Contrary to the false notions of those who believe, based on nothing but belief itself,  that if diverse peoples are thrown together they'll be pals, Putnam discovered that while in the least diverse communities, up to 80 percent of the people say they trust their neighbors a lot, in the most diverse communities, this drops to about 30 percent. Thus, more diversity equals less trust.
 
Putnam told the Financial Times that people tended to "hunker down," in diverse communities.

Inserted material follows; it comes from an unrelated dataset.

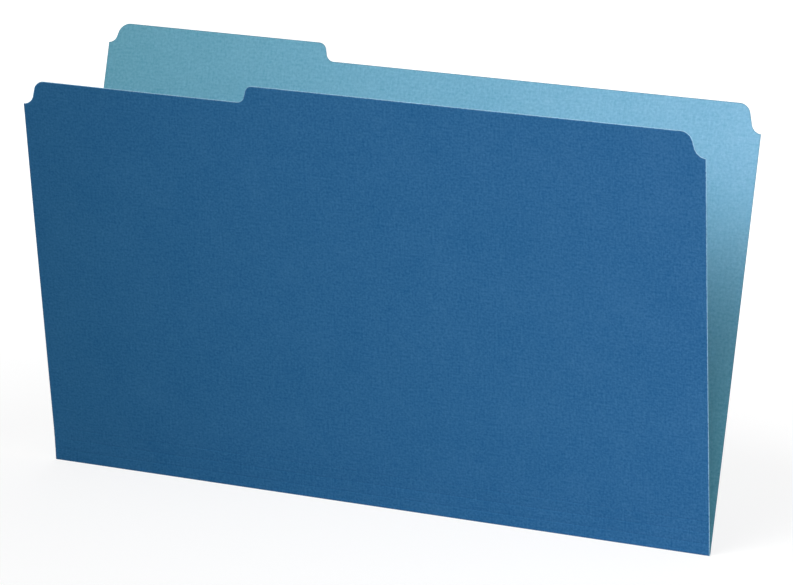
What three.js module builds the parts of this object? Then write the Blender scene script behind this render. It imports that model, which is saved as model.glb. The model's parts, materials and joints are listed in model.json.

That is, they stay to themselves, watch a lot of TV, and don't get involved much in the community. They're alienated.  What's more, Putnam discovered that not only do we not trust people unlike ourselves when we live in diverse communities, we don't even trust people like ourselves when we live in such communities. 
 
Putnam told the Financial Times that he delayed  publishing the results of his research until he could come up with suggestions that he thought might improve matters.
 
Now, you or I might look at this data and wonder what might be done to help individuals boost their personal happiness and rid themselves of their alienation.  We might then suggest that they move away from diverse communities to ones full of people like themselves--separate, as it were.  We might also suggest for a larger scale move away from alienation that  the U.S. might stop all immigration for a time so that our people can have time to reconnect. 
 
But, of course, that's not what Putnam suggests. Hey, I told you he was from Harvard. Putnam apparently believes that in the long run increased immigration and increased diversity will be good.  Why and how?  Apparently it has something to do with Putnam's belief that immigrant societies that succeed do so by having the various peoples in those societies construct "new identities."
 
Sort of like, "we're all just Americans"?
 
Forget it. That era ended, even though not everyone knows it yet, when the immigration to the U.S. switched away from Europe and to various non-European nations.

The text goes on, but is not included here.